Sunday, July 31, 2016

NY Pension Fund Expands List of Corporations that Disclose Political Spending

New York State Comptroller Tom DiNapoli reports that in 2016, the New York State Common Retirement Fund (Fund) reached agreements with six major corporations to voluntarily disclose their political spending.

The latest agreement is with J.M. Smucker Co., which has adopted the Fund’s request that it publicly report all direct and indirect corporate political spending.

“In the aftermath of the Supreme Court’s decision in Citizens United, investors have been left in the dark on how and where corporate dollars are spent on political causes,” DiNapoli said. “I believe shareholders have the right to know where their money is being spent. I applaud J. M. Smucker Co. for agreeing to voluntarily disclose its political spending. Transparency is vital so investors can determine whether political spending is consistent with enhancing the company's profitability."

Since the U.S. Supreme Court’s Citizens United ruling in 2010, DiNapoli has made it a priority to engage the Fund’s portfolio companies to disclose their political spending. The shareholder proposals filed by the Fund ask companies for comprehensive and public reports that list their corporate spending on Candidates, Political Parties, Ballot Measures, any direct or indirect State and Federal lobbying, payments to any Trade Associations used for political purposes, and payments made to any organization that writes and endorses Model Legislation.

As a result of the agreements, the Fund withdrew the shareholder proposals it had filed for consideration at each company’s annual stockholders’ meeting.

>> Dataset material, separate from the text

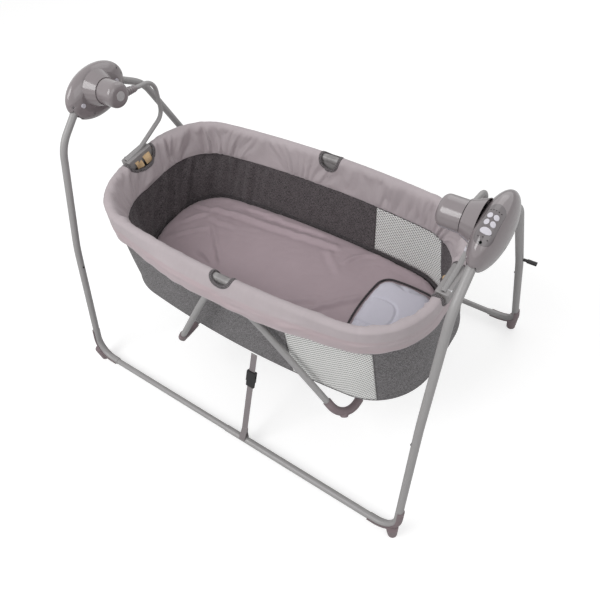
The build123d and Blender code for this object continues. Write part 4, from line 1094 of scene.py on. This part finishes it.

In addition to the six agreements this year, DiNapoli’s requests for transparency went to a vote at seven other companies and received the following support:

- Nisource Inc. (50.3%)
- NextEra Energy Inc. (43%)
- Western Union Co. (41.7%)
- The Travelers Companies Inc. (35%)
- Express Scripts Holding Co. (30.5%)
- American Airlines (28%)
- Aetna Inc. (25%)
- Wynn Resorts (14.6%)
- Johnson & Johnson (9.5%)

DiNapoli has taken other steps in an effort to increase the transparency of corporate political spending, including calling on the Securities and Exchange Commission to enact regulations that would require corporations to disclose. DiNapoli’s letter was one of the more than one million requests for political spending disclosure that have been sent to the SEC.